WHAT TO WORK ON
State the number of lines with the string "update" in them, and nothing else.

RAW DATA

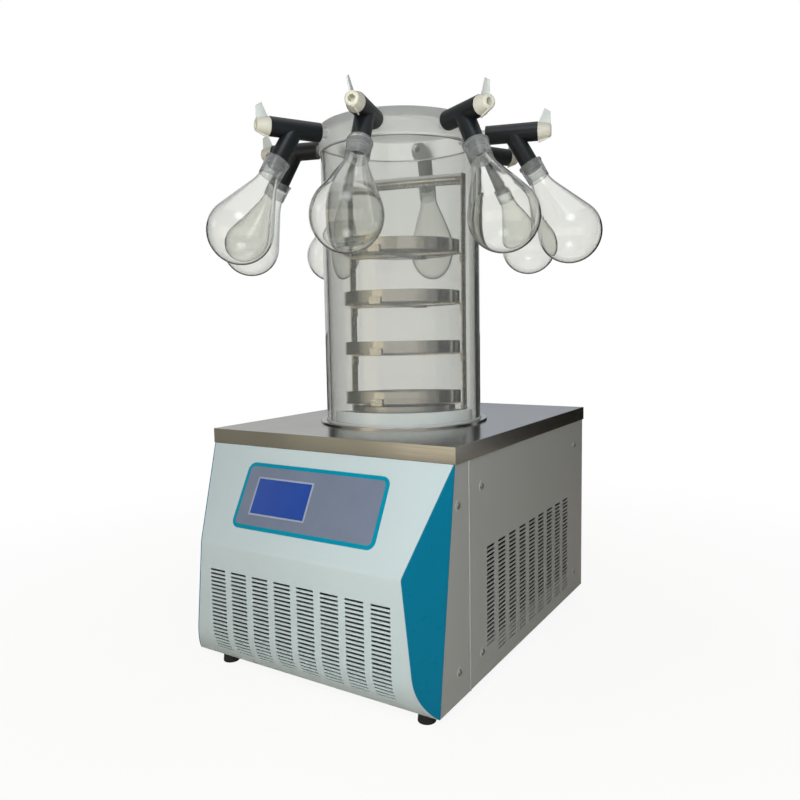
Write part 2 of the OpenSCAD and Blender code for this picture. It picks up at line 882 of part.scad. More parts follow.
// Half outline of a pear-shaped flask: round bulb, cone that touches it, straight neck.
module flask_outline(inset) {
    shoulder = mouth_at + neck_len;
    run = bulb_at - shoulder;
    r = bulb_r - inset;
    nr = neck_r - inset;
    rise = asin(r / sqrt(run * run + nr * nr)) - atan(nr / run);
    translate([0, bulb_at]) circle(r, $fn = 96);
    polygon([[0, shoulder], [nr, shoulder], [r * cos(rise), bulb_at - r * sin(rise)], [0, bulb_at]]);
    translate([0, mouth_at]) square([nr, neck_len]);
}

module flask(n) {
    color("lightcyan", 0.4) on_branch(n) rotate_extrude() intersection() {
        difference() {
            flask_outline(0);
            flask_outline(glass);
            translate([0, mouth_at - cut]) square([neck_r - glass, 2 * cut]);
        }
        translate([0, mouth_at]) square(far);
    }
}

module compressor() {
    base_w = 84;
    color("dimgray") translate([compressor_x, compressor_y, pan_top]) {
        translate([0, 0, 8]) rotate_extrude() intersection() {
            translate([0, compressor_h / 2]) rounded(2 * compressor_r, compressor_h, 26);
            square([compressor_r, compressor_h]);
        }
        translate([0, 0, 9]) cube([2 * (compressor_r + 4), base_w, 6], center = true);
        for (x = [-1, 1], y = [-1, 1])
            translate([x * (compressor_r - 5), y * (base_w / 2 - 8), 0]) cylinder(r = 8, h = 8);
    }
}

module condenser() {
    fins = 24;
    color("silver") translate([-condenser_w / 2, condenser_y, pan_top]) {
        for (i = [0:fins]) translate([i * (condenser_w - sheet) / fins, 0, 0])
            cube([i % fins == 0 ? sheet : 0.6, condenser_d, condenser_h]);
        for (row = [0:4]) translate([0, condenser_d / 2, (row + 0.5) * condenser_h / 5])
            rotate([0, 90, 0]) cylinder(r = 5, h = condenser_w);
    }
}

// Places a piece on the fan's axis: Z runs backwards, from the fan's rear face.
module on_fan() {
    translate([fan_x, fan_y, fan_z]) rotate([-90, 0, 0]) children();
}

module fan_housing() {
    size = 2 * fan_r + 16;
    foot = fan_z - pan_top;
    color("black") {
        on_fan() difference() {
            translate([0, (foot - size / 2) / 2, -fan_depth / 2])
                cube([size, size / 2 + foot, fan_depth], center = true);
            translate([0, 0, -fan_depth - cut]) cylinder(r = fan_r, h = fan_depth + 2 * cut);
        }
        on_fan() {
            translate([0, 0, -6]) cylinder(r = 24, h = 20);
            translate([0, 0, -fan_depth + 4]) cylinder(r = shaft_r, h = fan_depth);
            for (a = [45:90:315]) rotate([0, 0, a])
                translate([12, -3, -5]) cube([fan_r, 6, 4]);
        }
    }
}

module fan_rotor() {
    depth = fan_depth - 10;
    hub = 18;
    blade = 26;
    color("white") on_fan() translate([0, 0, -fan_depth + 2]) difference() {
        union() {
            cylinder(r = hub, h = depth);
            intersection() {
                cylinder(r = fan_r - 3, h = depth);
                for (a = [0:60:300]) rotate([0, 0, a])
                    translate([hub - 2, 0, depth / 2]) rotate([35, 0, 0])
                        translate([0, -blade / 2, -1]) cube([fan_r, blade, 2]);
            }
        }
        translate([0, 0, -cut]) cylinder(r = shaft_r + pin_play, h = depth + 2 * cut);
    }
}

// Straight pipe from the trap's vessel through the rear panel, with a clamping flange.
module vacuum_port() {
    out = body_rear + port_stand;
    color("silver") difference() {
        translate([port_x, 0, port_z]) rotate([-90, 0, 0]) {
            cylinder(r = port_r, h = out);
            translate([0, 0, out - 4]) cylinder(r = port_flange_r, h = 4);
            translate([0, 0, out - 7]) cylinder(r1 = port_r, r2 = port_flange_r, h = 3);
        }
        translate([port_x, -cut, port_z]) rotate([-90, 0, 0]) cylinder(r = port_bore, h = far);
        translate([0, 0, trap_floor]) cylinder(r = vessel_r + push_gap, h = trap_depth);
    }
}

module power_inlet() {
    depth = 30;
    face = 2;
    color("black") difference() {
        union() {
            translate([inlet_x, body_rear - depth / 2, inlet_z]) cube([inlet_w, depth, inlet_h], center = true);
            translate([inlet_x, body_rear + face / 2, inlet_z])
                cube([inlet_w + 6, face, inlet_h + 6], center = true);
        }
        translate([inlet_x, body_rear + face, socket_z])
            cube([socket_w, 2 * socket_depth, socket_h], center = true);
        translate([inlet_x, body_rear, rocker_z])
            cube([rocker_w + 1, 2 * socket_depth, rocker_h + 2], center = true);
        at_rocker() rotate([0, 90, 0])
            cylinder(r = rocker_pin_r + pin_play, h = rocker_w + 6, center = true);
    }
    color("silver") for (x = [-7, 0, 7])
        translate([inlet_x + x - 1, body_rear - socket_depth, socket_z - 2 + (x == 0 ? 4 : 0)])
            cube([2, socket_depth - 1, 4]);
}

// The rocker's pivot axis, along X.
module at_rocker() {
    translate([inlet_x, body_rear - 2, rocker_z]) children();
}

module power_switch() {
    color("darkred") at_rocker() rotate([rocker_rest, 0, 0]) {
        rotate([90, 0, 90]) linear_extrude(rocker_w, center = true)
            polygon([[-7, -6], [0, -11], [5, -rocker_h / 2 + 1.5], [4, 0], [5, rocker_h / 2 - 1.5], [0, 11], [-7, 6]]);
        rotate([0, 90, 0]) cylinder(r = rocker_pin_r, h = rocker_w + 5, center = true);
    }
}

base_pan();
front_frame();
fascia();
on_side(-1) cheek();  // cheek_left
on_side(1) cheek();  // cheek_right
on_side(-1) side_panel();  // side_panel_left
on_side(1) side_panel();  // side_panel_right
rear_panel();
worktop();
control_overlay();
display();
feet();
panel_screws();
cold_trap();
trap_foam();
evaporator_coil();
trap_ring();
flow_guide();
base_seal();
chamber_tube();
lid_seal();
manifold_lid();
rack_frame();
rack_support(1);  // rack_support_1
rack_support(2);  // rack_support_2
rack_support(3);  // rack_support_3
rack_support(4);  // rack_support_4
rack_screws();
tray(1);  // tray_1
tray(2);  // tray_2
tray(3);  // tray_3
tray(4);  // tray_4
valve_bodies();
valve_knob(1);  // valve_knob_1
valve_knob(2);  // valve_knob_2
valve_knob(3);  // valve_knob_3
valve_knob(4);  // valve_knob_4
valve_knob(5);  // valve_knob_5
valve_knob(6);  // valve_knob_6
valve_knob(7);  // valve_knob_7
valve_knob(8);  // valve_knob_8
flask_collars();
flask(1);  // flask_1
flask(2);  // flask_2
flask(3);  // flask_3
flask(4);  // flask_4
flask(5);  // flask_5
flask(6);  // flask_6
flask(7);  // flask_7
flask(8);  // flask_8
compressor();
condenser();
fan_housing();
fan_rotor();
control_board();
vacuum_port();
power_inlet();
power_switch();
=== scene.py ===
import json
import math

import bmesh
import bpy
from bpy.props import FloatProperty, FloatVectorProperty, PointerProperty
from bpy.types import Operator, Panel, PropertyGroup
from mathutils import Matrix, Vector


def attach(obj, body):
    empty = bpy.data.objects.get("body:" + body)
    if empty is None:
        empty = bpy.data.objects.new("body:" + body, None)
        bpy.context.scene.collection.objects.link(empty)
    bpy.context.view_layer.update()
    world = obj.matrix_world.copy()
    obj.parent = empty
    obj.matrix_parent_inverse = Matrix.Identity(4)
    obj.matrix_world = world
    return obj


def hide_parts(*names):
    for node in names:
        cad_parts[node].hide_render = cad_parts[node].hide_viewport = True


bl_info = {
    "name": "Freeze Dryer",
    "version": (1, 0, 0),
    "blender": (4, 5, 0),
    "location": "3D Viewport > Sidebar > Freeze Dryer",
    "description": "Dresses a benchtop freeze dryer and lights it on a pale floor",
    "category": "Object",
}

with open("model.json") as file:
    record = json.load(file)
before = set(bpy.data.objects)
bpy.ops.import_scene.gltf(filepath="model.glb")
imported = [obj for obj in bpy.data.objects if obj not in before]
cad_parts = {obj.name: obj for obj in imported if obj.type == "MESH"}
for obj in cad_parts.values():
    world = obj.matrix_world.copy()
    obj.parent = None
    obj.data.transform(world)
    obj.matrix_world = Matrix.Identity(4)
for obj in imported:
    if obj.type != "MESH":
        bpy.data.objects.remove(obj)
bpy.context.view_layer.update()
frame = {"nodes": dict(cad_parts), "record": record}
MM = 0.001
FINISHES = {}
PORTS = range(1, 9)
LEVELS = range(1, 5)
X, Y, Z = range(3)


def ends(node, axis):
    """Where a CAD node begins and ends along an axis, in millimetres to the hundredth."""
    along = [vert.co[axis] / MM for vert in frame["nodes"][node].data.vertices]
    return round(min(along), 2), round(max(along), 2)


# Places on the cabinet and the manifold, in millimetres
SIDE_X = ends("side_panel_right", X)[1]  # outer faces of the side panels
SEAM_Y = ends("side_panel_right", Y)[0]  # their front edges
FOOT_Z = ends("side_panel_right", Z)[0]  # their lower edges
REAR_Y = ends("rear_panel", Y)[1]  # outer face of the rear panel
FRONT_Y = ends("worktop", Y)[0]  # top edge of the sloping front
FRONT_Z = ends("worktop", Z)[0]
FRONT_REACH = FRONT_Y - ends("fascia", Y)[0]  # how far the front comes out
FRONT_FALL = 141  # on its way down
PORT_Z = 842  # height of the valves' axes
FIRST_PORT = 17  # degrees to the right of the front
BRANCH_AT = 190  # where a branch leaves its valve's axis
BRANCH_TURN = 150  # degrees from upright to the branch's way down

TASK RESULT
2